— What you are asked to do —
Reproduce the material in full, unchanged.
--*--
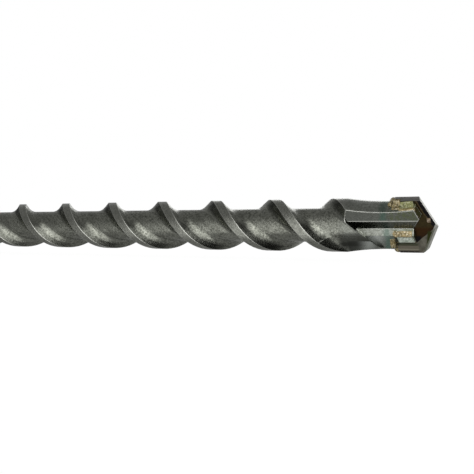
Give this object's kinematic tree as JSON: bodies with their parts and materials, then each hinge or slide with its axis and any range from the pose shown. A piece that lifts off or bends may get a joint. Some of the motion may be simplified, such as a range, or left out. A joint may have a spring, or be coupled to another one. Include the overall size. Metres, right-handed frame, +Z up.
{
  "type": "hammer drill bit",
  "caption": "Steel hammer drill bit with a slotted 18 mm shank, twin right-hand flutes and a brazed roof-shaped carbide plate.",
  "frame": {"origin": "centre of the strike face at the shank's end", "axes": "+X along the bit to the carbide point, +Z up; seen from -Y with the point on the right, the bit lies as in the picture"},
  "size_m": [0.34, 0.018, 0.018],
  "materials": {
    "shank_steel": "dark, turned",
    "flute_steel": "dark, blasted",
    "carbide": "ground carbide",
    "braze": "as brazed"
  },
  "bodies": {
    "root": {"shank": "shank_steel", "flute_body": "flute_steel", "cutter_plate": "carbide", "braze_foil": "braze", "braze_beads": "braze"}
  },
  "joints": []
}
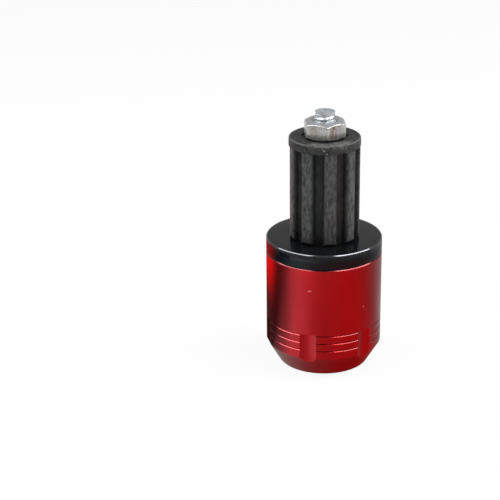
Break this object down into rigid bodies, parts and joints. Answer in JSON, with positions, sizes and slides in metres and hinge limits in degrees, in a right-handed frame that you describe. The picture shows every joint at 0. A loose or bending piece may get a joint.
--*--
— Problem solution —
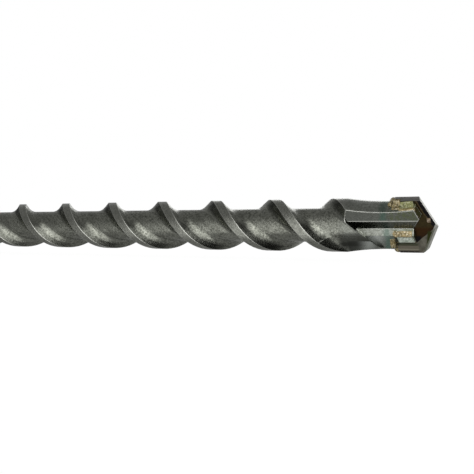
Give this object's kinematic tree as JSON: bodies with their parts and materials, then each hinge or slide with its axis and any range from the pose shown. A piece that lifts off or bends may get a joint. Some of the motion may be simplified, such as a range, or left out. A joint may have a spring, or be coupled to another one. Include the overall size. Metres, right-handed frame, +Z up.
{
  "type": "hammer drill bit",
  "caption": "Steel hammer drill bit with a slotted 18 mm shank, twin right-hand flutes and a brazed roof-shaped carbide plate.",
  "frame": {"origin": "centre of the strike face at the shank's end", "axes": "+X along the bit to the carbide point, +Z up; seen from -Y with the point on the right, the bit lies as in the picture"},
  "size_m": [0.34, 0.018, 0.018],
  "materials": {
    "shank_steel": "dark, turned",
    "flute_steel": "dark, blasted",
    "carbide": "ground carbide",
    "braze": "as brazed"
  },
  "bodies": {
    "root": {"shank": "shank_steel", "flute_body": "flute_steel", "cutter_plate": "carbide", "braze_foil": "braze", "braze_beads": "braze"}
  },
  "joints": []
}
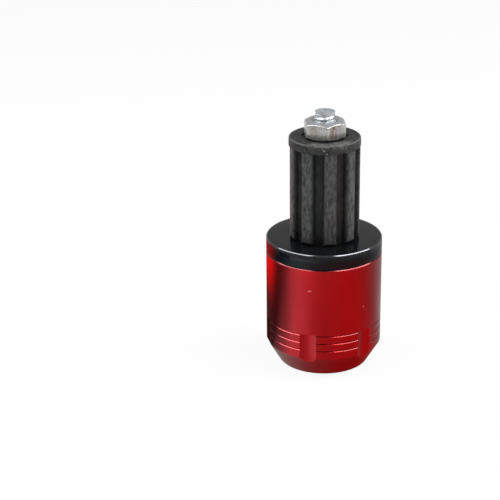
Break this object down into rigid bodies, parts and joints. Answer in JSON, with positions, sizes and slides in metres and hinge limits in degrees, in a right-handed frame that you describe. The picture shows every joint at 0. A loose or bending piece may get a joint.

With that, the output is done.